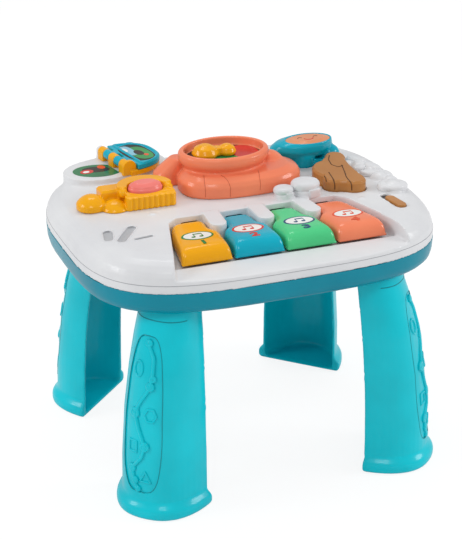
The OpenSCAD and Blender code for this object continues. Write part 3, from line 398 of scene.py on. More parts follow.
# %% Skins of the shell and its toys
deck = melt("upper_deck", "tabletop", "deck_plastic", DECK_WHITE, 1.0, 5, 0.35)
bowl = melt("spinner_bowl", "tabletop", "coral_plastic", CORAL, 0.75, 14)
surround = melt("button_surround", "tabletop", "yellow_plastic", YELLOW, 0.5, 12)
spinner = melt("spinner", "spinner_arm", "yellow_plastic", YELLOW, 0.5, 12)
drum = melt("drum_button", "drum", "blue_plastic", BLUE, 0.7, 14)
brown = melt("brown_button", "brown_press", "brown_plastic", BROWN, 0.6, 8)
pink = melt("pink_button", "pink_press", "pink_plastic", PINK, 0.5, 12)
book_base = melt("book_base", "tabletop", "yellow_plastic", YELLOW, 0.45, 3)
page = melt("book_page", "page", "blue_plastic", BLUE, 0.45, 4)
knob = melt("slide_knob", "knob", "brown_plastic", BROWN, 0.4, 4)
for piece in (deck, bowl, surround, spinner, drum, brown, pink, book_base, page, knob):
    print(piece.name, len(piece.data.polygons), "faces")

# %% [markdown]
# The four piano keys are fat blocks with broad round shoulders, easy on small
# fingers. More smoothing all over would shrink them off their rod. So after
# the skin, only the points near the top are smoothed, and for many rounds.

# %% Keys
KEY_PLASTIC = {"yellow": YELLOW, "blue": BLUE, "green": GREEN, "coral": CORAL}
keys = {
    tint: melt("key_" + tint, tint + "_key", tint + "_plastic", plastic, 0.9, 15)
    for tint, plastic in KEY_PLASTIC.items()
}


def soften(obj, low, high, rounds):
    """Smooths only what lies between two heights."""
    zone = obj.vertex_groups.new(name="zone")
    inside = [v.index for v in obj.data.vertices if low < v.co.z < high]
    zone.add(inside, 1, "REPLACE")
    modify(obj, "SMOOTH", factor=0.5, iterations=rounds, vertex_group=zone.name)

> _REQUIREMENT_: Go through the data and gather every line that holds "More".

> _RESPONSE FOR THIS EXERCISE_:
The OpenSCAD and Blender code for this object continues. Write part 3, from line 398 of scene.py on. More parts follow.
# fingers. More smoothing all over would shrink them off their rod. So after